Pada perkembangannya, kata dia, saat demokrasi terpimpin, politik masih bisa bernyawa, tetapi hidupnya dikekang. Partai-partai lebih bebas bergerak, daripada era Orde Baru. Zaman Presiden Soeharto, politik hanya untuk memenangkan Golkar dan memilih kembali Soeharto sebagai presiden. “Partai hanya memperjuangkan kedudukan, bukan memperjuangkan kepentingan rakyat. Partai hanyalah satelit. Hanya mengikuti induknya. Bahkan untuk menjadi pemimpin partai harus seizin presiden. Ini yang membuat partai kehilangan elannya, sebagai tempat mencari kader pemimpin bangsa,” tutur Mas Goen.
Dia mengibaratkan seperti monyet, yang bergantung ke atas, tangannya lebih panjang daripada kakinya. Bagaimana di era reformasi? “Semula, saya berharap ada perubahan yang sehat dan signifikan. Ternyata tidak. Tabiatnya sama saja. Tempat mencari uang. Akhirnya publik menilai, politik dianggap kotor dan tidak menarik. Politik terlalu banyak dinegosiasikan untuk kepentingan sementara dan pribadi. Politik dianggap sebagai cara mencari kepentingan,” lanjutnya.
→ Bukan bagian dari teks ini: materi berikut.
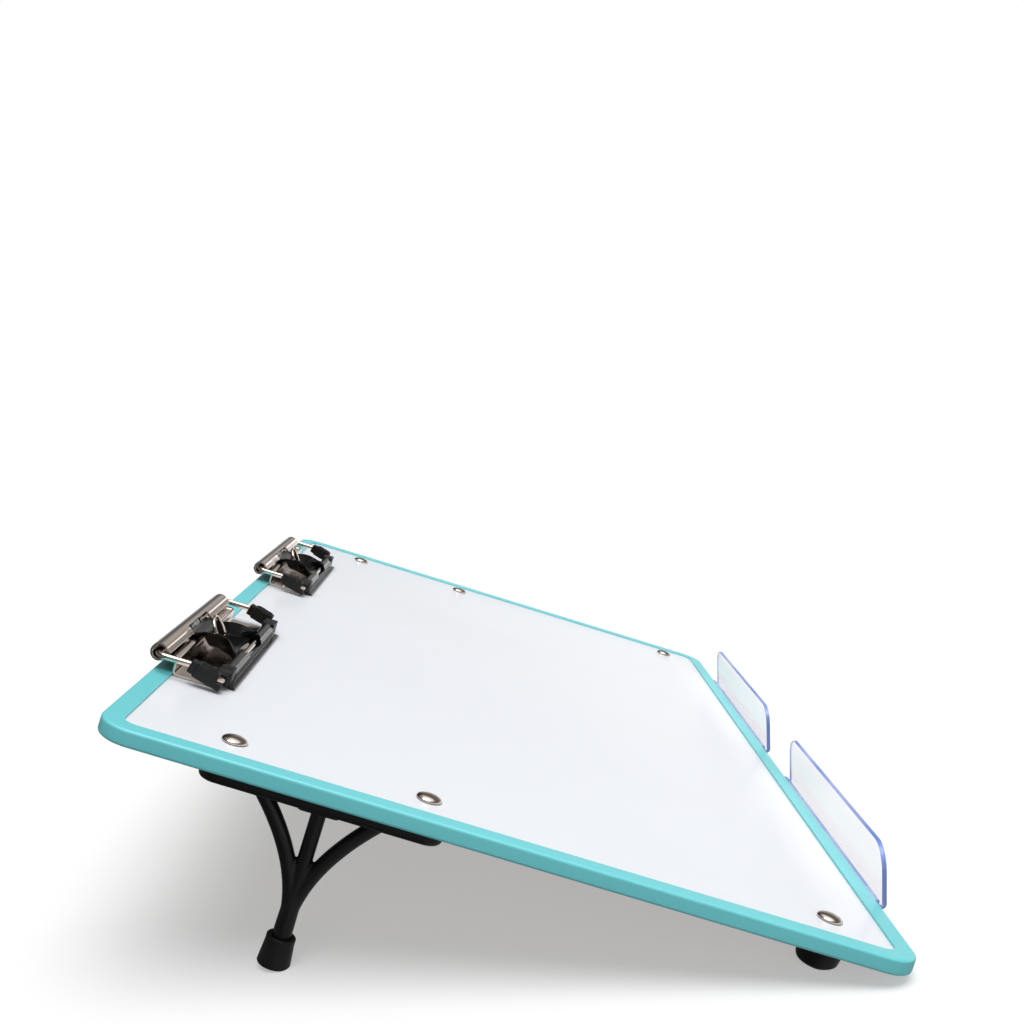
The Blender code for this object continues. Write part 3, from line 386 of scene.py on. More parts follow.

:TERKAIT Mas Goen menyadari, dari pengalaman sejarah itu, politik selalu diawali dengan semangat yang menggebu-gebu. Misalnya, semangat untuk merdeka, berdemokrasi yang lebih sehat, ekonomi sehat, perjuangan hak asasi manusia, dan idealisme lain. Tapi, setelah diawali dengan menggebu-gebu itu, selalu antiklimaks dan terjadi kekecewaan. “Mungkin itu bagian dari perjalanan sejarah yang tak pernah henti. Karena dunia memang tidak ditakdirkan sebagai surga,” paparnya.
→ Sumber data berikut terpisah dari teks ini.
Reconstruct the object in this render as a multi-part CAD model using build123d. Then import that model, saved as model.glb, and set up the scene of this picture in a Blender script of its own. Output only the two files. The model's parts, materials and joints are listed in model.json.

Dan itulah pentingnya demokrasi. “Demokrasi bukan menjanjikan sistem yang sempurna. Tidak ada sistem yang sempurna di dunia ini. Demokrasi itu hanyalah menjanjikan sistem yang bisa dikoreksi secara regular dan damai. Demokrasi tidak akan melahirkan pemimpin sempurna. Tetapi menghasilkan pemimpin yang bisa diganti dan dikoreksi. Demokrasi terus membuka peluang untuk perbaikan menjadi lebih baik. Dan itulah sesungguhnya letak demokrasi dalam politik,” jelasnya.
Apa yang dilihat dan diamati saat ini, wajah politik negeri ini masih jauh dari yang diharapkan. Dan memang tidak gampang untuk itu. Politik itu harus menegakkan keadilan di dunia yang tidak adil. “Partai-partai politik saat ini banyak yang mati, korup, atau hanya mendukung memimpin. Parlemen begitu berkuasa, dan berpotensi menyalahgunakan kekuasaan, pemerintahan yang tidak konsisten, yang cepat berubah,” lagi-lagi cerita Mas Goen yang membuat pemred-pemred Grup JP itu senyap mendengarnya.